Passing down traditional knowledge: Mi’kmaq elder to build wigwam at National Historic site in PEI

 

Brenlee Brothers

March 30, 2017

Todd Labrador grew up surrounded by nature, hearing stories from his father who was the first chief of the Acadia First nation.

“My father and great grandfather had great respect for our Mi’kmaq culture and for mother earth and all her inhabitants.”

Labrador takes after his great grandfather, as an expert and tradition bearer in building birch bark canoes.

This July, Labrador will come to P.E.I. to build a birch bark wigwam – similar to a tepee – at Port-la-Joye-Fort Amherst National Historic Site.

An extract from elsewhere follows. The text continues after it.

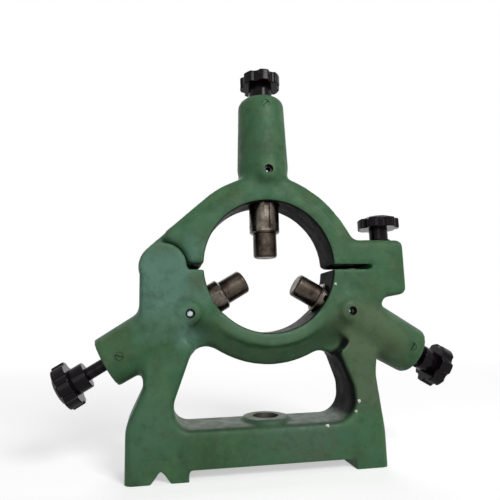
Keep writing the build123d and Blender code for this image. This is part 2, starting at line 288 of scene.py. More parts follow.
def cast_skin(node, barrels, plugs, planes, fillers, rim_tools, soft_places):
    """Even skin of one casting with filled inner corners, before it is machined."""
    skin = own_copy(node, node + "_casting")
    for height, facing in planes:
        add_stock(skin, height, facing)
    tools = [round_tool(start, end, radius + plug_margin) for start, end, radius in plugs]
    only(skin)
    for tool in tools + fillers:
        tool.select_set(True)
    bpy.ops.object.join()
    finish_modifier(skin, "REMESH", mode="VOXEL", voxel_size=skin_step)
    carve(skin, rim_tools)
    skin.data.materials.clear()
    skin.data.materials.append(enamel)
    points = points_of(skin)
    free = away_from_hinge(points)
    near = numpy.max([near_barrel(points, name) for name in barrels], axis=0)
    ease_zone(skin, near_places(points, soft_places), soft_passes)
    fill_corners(skin, free * near, barrel_rounds)
    fill_corners(skin, free, general_rounds)
    points = points_of(skin)
    ease_zone(skin, away_from_hinge(points) * near_ring(points), ring_ease_passes)
    for name in barrels:
        ease_zone(skin, near_lock_boss(points_of(skin), name), boss_ease_passes[name])
    finish_modifier(skin, "SMOOTH", factor=smooth_factor, iterations=ease_passes)
    return skin


# %% [markdown]
# Seen from the front, the ring has a flat band next to its bore, and outside the band
# it falls back to a thinner rim. The hollows that this leaves lie in front and behind:
# one pair on the bed frame and two pairs on the cap. Curved tools cut them. Such a tool
# is a four-sided profile that is spun about the ring, and it runs in slowly at its ends.
# On the cap it then runs on straight, along the arm that reaches for the hinge.

# %% Curved tools for the thinner rim
band_radius = 83 * millimetre
tool_radius = 112 * millimetre
band_top_radius = 79.5 * millimetre
band_foot_depth = 16.5 * millimetre
rim_depth = 7.5 * millimetre
tool_depth = 24 * millimetre
spin_steps = 60
left_leg = ((-65.4, -45), (-98, -132))
right_leg = ((53, -52), (79, -122))
leg_sector = (212, 326)
barrel_half_angle = 16
arm_touch_angle = 119
arm_run = 80 * millimetre
run_in = 14
least_cut = 0.02
lug_end_angle = 20


def on_ring(radius, angle, depth):
    """Point at a distance and a direction from the ring's axis, and a depth."""
    turn = math.radians(angle)
    return ring_centre + Vector((radius * math.cos(turn), depth, radius * math.sin(turn)))


def rim_tool(start, end, side, straight=0):
    """Spun profile between two angles, in front for side -1 and behind for side 1."""
    bpy.ops.mesh.primitive_plane_add(size=1)
    tool = bpy.context.object
    profile = ((band_radius, band_foot_depth), (tool_radius, rim_depth),
               (band_top_radius, tool_depth), (tool_radius, tool_depth))
    for vertex, (radius, depth) in zip(tool.data.vertices, profile):
        vertex.co = on_ring(radius, start, side * depth)
    only(tool)
    tool.location = (0, 0, 0)
    bpy.ops.object.mode_set(mode="EDIT")
    bpy.ops.mesh.select_all(action="SELECT")
    turn = math.radians(end - start)
    ahead = math.radians(end) + math.copysign(math.pi / 2, turn)
    bpy.ops.mesh.spin(steps=spin_steps, angle=turn, center=ring_centre, axis=(0, 1, 0))
    if straight:
        run = Vector((math.cos(ahead), 0, math.sin(ahead))) * straight
        bpy.ops.mesh.extrude_region_move(TRANSFORM_OT_translate={"value": run})
    bpy.ops.mesh.select_all(action="SELECT")
    bpy.ops.mesh.remove_doubles(threshold=merge_distance)
    bpy.ops.mesh.normals_make_consistent(inside=False)
    bpy.ops.object.mode_set(mode="OBJECT")
    ends = (start,) if straight else (start, end)
    for vertex in tool.data.vertices:
        place = vertex.co - ring_centre
        around = math.degrees(math.atan2(place.z, place.x)) % 360
        run = min(abs(around - edge) for edge in ends) / run_in
        cut = min(1, max(least_cut, run)) * (tool_depth - abs(place.y))
        vertex.co.y = side * (tool_depth - cut)
    return tool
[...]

The site has a rich history of French, Acadian, British and Mi’kmaq peoples.

Labrador will pass down traditional knowledge by mentoring a Mi’kmaq elder and youth while the wigwam is built.

Jesse Francis is the joint project manager at Mi’kmaq Confederacy of P.E.I.

“We’re formalizing the arrangement with Todd Labrador for the summer and that sort of thing.”

The exact schedule is to be determined, but it will happen over four or five days in July, Francis said.

“They’ll then use the campsite that is created to develop and present activities about Mi’kmaq history on P.E.I.”

Ocel Dauphinais manages the historic sites at Parks Canada in P.E.I.

The Fort Amherst site is one of the lesser-frequented on the Island, but the history there is a big draw, said Dauphinais.

“It’s a great spot for going out for a picnic.”

There are lots of areas with shade and it’s a beautiful view onto the Charlottetown Harbour, he said.

“The viewscapes are quite impressive.”

Building the wigwam will be a great way to interact with the public and share knowledge with visitors coming to the site, Dauphinais said.